Exercise requirements: For the listing that follows, give again exactly the lines from the one with "lid_handle_inlay();" to the one with "imported = [obj", including both.

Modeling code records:

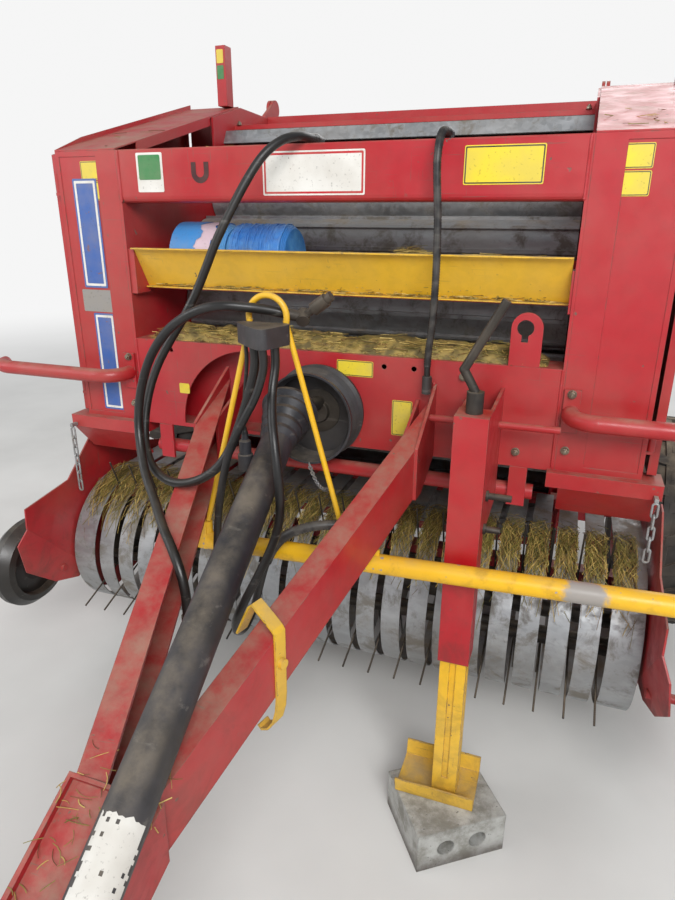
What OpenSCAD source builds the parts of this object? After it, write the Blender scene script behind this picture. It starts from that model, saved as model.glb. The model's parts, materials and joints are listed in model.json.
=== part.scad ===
// Round baler with a fixed bale chamber, parked on its jack.
// Lengths are in millimetres. +X is the machine's left side, -Y is the front, Z = 0 is the ground.

/* [Front frame] */
// Clear width between the two chamber walls
open_w = 1240; // [1160:10:1280]
// Width of each front post, from the opening outwards
post_w = 215; // [190:5:225]
// Height of the upper edge of the top beam
frame_top_z = 1771; // [1750:1:1800]
// Height of the top beam
top_beam_h = 138; // [110:1:160]
// Height of the lower edge of the lower beam
low_beam_z = 981; // [970:1:1000]
// Height of the lower beam
low_beam_h = 266; // [240:1:290]
// Depth of posts and beams, front to back
frame_depth = 100; // [80:5:130]
// Thickness of folded sheet
sheet_t = 5; // [4:0.5:8]
// Rise of the roofs for each millimetre rearwards
roof_slope = 0.27; // [0.25:0.01:0.30]

/* [Bale chamber] */
// Distance of the chamber's centre behind the front face
chamber_y = 1050; // [1040:5:1080]
// Height of the chamber's centre
chamber_z = 1140; // [1130:5:1150]
// Radius of the finished bale
bale_r = 600; // [590:5:610]
// Outer radius of a chamber roller
roller_r = 95; // [85:1:98]
// Thickness of the chamber walls
wall_t = 8; // [6:1:12]
// Gap between the rollers and the corners of the tailgate's skin
ring_clear = 32; // [30:1:36]

/* [Wheels] */
// Outer radius of a tyre
tyre_r = 422; // [400:2:430]
// Width of a tyre
tyre_w = 290; // [250:5:300]
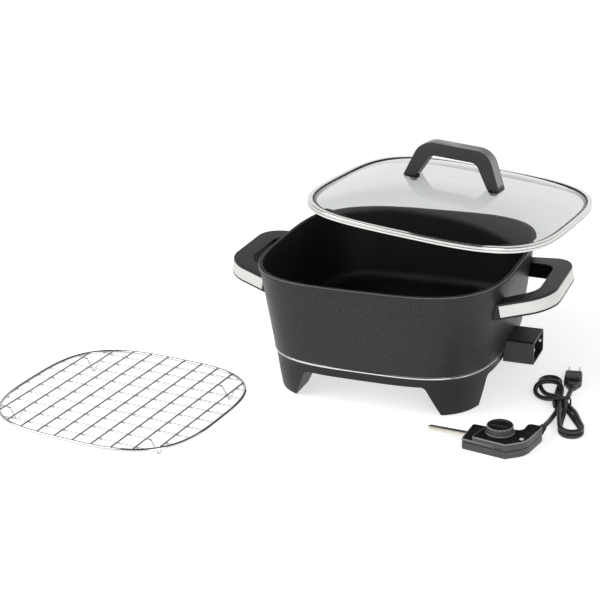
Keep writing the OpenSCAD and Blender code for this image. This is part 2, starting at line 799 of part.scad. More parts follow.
module housing_screws() {
    color(STEEL) on_control() for (p = post_xy) {
        bar_z(p[0], p[1], 0.8, 2.5, 2.7);
        bar_z(p[0], p[1], 2.5, nose_h - 1.9, 1.25);
    }
}
module probe_rod() {
    color([0.8, 0.78, 0.72]) on_control() {
        bar_x(-38 - probe_len + 3, -38.3, 0, probe_z, probe_r);
        bar_x(-38.3, -16, 0, probe_z, probe_r - 0.2);
        translate([-38 - probe_len + 3, 0, probe_z]) rotate([0, -90, 0])
            cylinder(h = 3, r1 = probe_r, r2 = probe_r - 1.7);
    }
}
module contact_sockets() {
    color(BRASS) on_control() for (s = [-1, 1]) difference() {
        bar_x(-37, -15, s * pin_y, probe_z, 3.1);
        bar_x(-38, -16.5, s * pin_y, probe_z, pin_r + 0.1);
    }
}
module thermostat_frame() {
    color(STEEL) on_control() difference() {
        union() {
            translate([-15.9, -5, probe_z - 1]) cube([1.4, 10, 3.6]);
            translate([-15.9, -5, probe_z - 1]) cube([22, 10, 1.2]);
        }
        bar_z(0, 0, 0, 30, 3.1);
        for (y = [-3.2, 3.2]) bar_z(-10, y, 0, 30, 0.8);
    }
}
module contact_leaf() {
    color(BRASS) on_control() for (s = [-1, 1]) {
        translate([-14.8, s * (pin_y - 0.6) - 1.6, probe_z - 4.2]) cube([14, 3.2, 0.5]);
        translate([-14.8, s * (pin_y - 0.6) - 1.6, probe_z - 4.2]) cube([0.5, 3.2, 6.4]);
    }
}
module ceramic_spacers() {
    color(CERAMIC) on_control() for (y = [-3.2, 3.2]) difference() {
        bar_z(-10, y, shell + 0.05, probe_z - 1.05, 2.6);
        bar_z(-10, y, 0, 20, 0.8);
    }
}
module indicator_lamp() {
    color([0.9, 0.35, 0.2]) on_control() bar_z(26.4, -5.5, 7, 13.5, 1.8);
}
module indicator_lens() {
    color([0.9, 0.9, 0.86]) on_control() {
        bar_z(26.4, -5.5, 13.6, housing_h, 2.5);
        translate([26.4, -5.5, housing_h]) cylinder(h = 0.7, r1 = 2.5, r2 = 1.8);
    }
}

// ---- Dial ------------------------------------------------------------------

dial_z = housing_h + 0.4;
module temperature_dial() {
    top = housing_h + dial_h;
    color(BLACK) on_control() difference() {
        union() {
            bar_z(0, 0, dial_z, dial_z + 2.4, dial_r + 1.2);
            bar_z(0, 0, dial_z + 2.4, dial_z + 3.2, dial_r - 0.6);
            bar_z(0, 0, dial_z + 3.2, top - 1.2, dial_r);
            translate([0, 0, top - 1.2]) cylinder(h = 1.2, r1 = dial_r, r2 = dial_r - 1.2);
        }
        // shallow dish with a grip bar left standing across it
        difference() {
            bar_z(0, 0, top - 1.6, top + 1, dial_r - 3);
            translate([-dial_r, -2, top - 3]) cube([2 * dial_r, 4, 6]);
        }
        bar_z(0, 0, dial_z - 1, top - 3, 2.95);
        for (i = [0 : 17]) rotate([0, 0, 20 * i])
            bar_z(dial_r + 0.35, 0, dial_z + 3.2, top + 1, 0.8);
    }
}
module dial_shaft() {
    color(STEEL) on_control() {
        bar_z(0, 0, probe_z - 3, housing_h + dial_h - 3.2, 2.9);
        bar_z(0, 0, probe_z + 0.35, probe_z + 1.4, 4.4);
    }
}

// ---- Cord ------------------------------------------------------------------

module strain_relief() {
    color(RUBBER) on_control() translate([33.2, 26.4, probe_z]) rotate([-90, 0, -3.5])
        difference() {
            union() {
                cylinder(h = 7.3, r = 3.6);
                translate([0, 0, 7.3]) cylinder(h = 2.2, r = 5);
                translate([0, 0, 9.5]) cylinder(h = 11.1, r = 3.9);
                translate([0, 0, 11.6]) cylinder(h = 1.6, r = 4.6);
                translate([0, 0, 15]) cylinder(h = 1.6, r = 4.4);
                translate([0, 0, 18.4]) cylinder(h = 1.6, r = 4.2);
            }
            translate([0, 0, 17]) cylinder(h = 6, r = cord_r + 0.05);
        }
}
module cord_lead() {
    color(RUBBER) hose(lead_path, cord_r);
}
hank_waist = [215, -55, 9];
hank_ends = [[240, -118, 15], [187.8, 3.5, 14.4], [188.6, -25, 14.6]];
module cord_hank() {
    color(RUBBER) slab(0.6, 0.6 + hank_h)
        for (e = hank_ends) polygon(belt([hank_waist, e], 0, 16));
}
module cord_tie() {
    color(RUBBER) translate(tie_at) rotate([90, 0, tie_turn]) linear_extrude(8, center = true)
        difference() {
            translate([-10.6, 0]) square([21.2, hank_h + 1.3]);
            translate([-9.9, 0.5]) square([19.8, hank_h + 0.2]);
        }
}
module cord_tail() {
    color(RUBBER) hose(tail_path, cord_r);
}
plug_in = [[0, 2, 4.4], [7.4, 13, 3], [7.4, 30, 3], [-7.4, 30, 3], [-7.4, 13, 3]];
module on_plug() {
    translate(plug_at) rotate([0, 0, plug_turn]) children();
}
module plug_body() {
    color(RUBBER) on_plug() difference() {
        union() {
            slab(0, 0.8) polygon(belt(plug_in, -0.8));
            slab(0.8, 8.4) polygon(belt(plug_in));
            slab(8.4, 9.2) polygon(belt(plug_in, -0.8));
            slab(9.2, 11.4) polygon(belt([[6.8, 15, 3], [6.8, 29.6, 3],
                                          [-6.8, 29.6, 3], [-6.8, 15, 3]]));
            slab(11.4, 12) polygon(belt([[6.8, 15, 3], [6.8, 29.6, 3],
                                         [-6.8, 29.6, 3], [-6.8, 15, 3]], -0.6));
        }
        translate([0, -4, 4.5]) rotate([-90, 0, 0]) cylinder(h = 6, r = cord_r + 0.05);
        for (s = [-1, 1]) translate([6.35 * s - 0.8, 26.9, 2.8]) cube([1.6, 10, 6.4]);
    }
}
module plug_blades() {
    color(BRASS) on_plug() for (s = [-1, 1]) translate([6.35 * s - 0.75, 27, 2.85])
        cube([1.5, 21.9, 6.3]);
}

pan();
heating_element();
terminal_pins();
terminal_insulators();
probe_well();
base_skirt();
base_legs();
skirt_screws();
trim_ring();
socket_guard();
guard_screws();
handle_left();
handle_right();
inlay_left();
inlay_right();
handle_brackets();
handle_screws();
lid_glass();
lid_rim();
lid_handle();
lid_handle_inlay();
lid_gaskets();
lid_washers();
lid_screws();
rack_rim();
rack_long_wires();
rack_cross_wires();
rack_leg_wires();
control_base();
control_cover();
housing_screws();
probe_rod();
contact_sockets();
thermostat_frame();
contact_leaf();
ceramic_spacers();
indicator_lamp();
indicator_lens();
temperature_dial();
dial_shaft();
strain_relief();
cord_lead();
cord_hank();
cord_tie();
cord_tail();
plug_body();
plug_blades();
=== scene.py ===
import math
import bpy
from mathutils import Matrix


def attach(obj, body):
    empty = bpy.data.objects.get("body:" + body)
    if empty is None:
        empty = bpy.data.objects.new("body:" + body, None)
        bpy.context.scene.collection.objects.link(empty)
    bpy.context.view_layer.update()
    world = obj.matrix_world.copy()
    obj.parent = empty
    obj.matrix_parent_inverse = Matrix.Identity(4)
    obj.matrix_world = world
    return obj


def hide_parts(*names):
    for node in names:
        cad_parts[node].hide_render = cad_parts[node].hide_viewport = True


bl_info = {
    "name": "Electric skillet",
    "version": (1, 0, 0),
    "blender": (4, 5, 0),
    "location": "View3D > Sidebar > Skillet",
    "description": "Dresses a square electric skillet, its lid, rack and heat control",
    "category": "Add Mesh",
}

import bmesh
import bpy
from mathutils import Matrix, Vector

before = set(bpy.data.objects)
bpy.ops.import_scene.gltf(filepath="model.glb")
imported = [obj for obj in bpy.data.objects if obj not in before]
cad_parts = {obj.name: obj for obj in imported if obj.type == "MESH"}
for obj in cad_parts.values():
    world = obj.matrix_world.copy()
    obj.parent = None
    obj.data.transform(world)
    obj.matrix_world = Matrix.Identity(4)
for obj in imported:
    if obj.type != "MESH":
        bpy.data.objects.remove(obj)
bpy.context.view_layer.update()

# All shapes are drawn in millimetres and turned to metres once, in piece().
# HALF stands for a half-width, and N for the squareness of an outline.
MM = 0.001
RIM_Z = 155.0
PAN_HALF = 152.4
FOOT_Z = 51.0
FOOT_HALF = 138.6
WALL = 3.2
WALL_SLOPE = (PAN_HALF - 1 - FOOT_HALF) / (RIM_Z - FOOT_Z)
PAN_N = 3.5
UNDER_Z = FOOT_Z + 2.2
PAN_FLOOR = UNDER_Z + 4.6
SKIRT_TOP = FOOT_Z - 2
BAND_Z = SKIRT_TOP - 11
SKIRT_HALF = FOOT_HALF - 2.2
FEET_HALF = FOOT_HALF - 9
TERMINAL_Z = 49.0
PORT = 21.0
GUARD_END = FOOT_HALF + 34.4
BOSSES = [(55 * sx, 118 * sy) for sx in (-1, 1) for sy in (-1, 1)]
# The two terminal pins, and the contact sockets that take them.
PIN_Y = 15.2
# The guard's screws, each with its y and z.
GUARD_SCREWS = [(y, BAND_Z + 2.2) for y in (-8, 8)]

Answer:
lid_handle_inlay();
lid_gaskets();
lid_washers();
lid_screws();
rack_rim();
rack_long_wires();
rack_cross_wires();
rack_leg_wires();
control_base();
control_cover();
housing_screws();
probe_rod();
contact_sockets();
thermostat_frame();
contact_leaf();
ceramic_spacers();
indicator_lamp();
indicator_lens();
temperature_dial();
dial_shaft();
strain_relief();
cord_lead();
cord_hank();
cord_tie();
cord_tail();
plug_body();
plug_blades();
=== scene.py ===
import math
import bpy
from mathutils import Matrix


def attach(obj, body):
    empty = bpy.data.objects.get("body:" + body)
    if empty is None:
        empty = bpy.data.objects.new("body:" + body, None)
        bpy.context.scene.collection.objects.link(empty)
    bpy.context.view_layer.update()
    world = obj.matrix_world.copy()
    obj.parent = empty
    obj.matrix_parent_inverse = Matrix.Identity(4)
    obj.matrix_world = world
    return obj


def hide_parts(*names):
    for node in names:
        cad_parts[node].hide_render = cad_parts[node].hide_viewport = True


bl_info = {
    "name": "Electric skillet",
    "version": (1, 0, 0),
    "blender": (4, 5, 0),
    "location": "View3D > Sidebar > Skillet",
    "description": "Dresses a square electric skillet, its lid, rack and heat control",
    "category": "Add Mesh",
}

import bmesh
import bpy
from mathutils import Matrix, Vector

before = set(bpy.data.objects)
bpy.ops.import_scene.gltf(filepath="model.glb")
imported = [obj for obj in bpy.data.objects if obj not in before]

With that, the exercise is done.